Information Around Debt
When there is a lack of transparency in the contraction and administration of debt, it creates a breeding ground for negative perceptions and we’ve seen that negative perceptions have been growing and the effects are clear. It would be beneficial for both the Government, citizens and other stakeholders to have a clear understanding of the debt in terms of contracted and pipeline debt, as pipeline debt is inevitable. The Ministry of Finance did commit to quarterly debt reports and it would be beneficial for us to have clear distinctions and complete information regarding the Zambian debt position as well as the costs of this debt. This would help prevent the type of confusion and misinformation that has far reaching consequences for the economy.
Proponents of an IMF package understand these inter-linkages and have insisted on the need for a package to not only channel funds directly into our dwindling reserves but also have conditions that encourage stability and there by incentivizing both local and foreign investors to make long term investments in the country. Investments would help push up the other elements of the GDP equation through job creation allowing for increased consumption, saving and productivity of export industries.

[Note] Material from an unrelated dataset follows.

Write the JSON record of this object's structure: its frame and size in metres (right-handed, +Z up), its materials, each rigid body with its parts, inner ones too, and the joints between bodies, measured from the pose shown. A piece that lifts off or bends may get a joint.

So why is this all important to me and any other well-meaning Zambian? Simple, Proverbs 13:22 says “A good man leaveth an inheritance to his children’s children.” Inter-generational equity-What Zambia will be left for our children and their children? Will they inherit debt burdens and financial issues created by those who have been placed with the responsibility of making national decisions to safe guard Zambians? What foundation and legacy is being created that we the youth and our children after us will have to build on? Are we obedient, loving and selfless enough to leave a worthwhile legacy? Are we really doing enough as custodians of the future?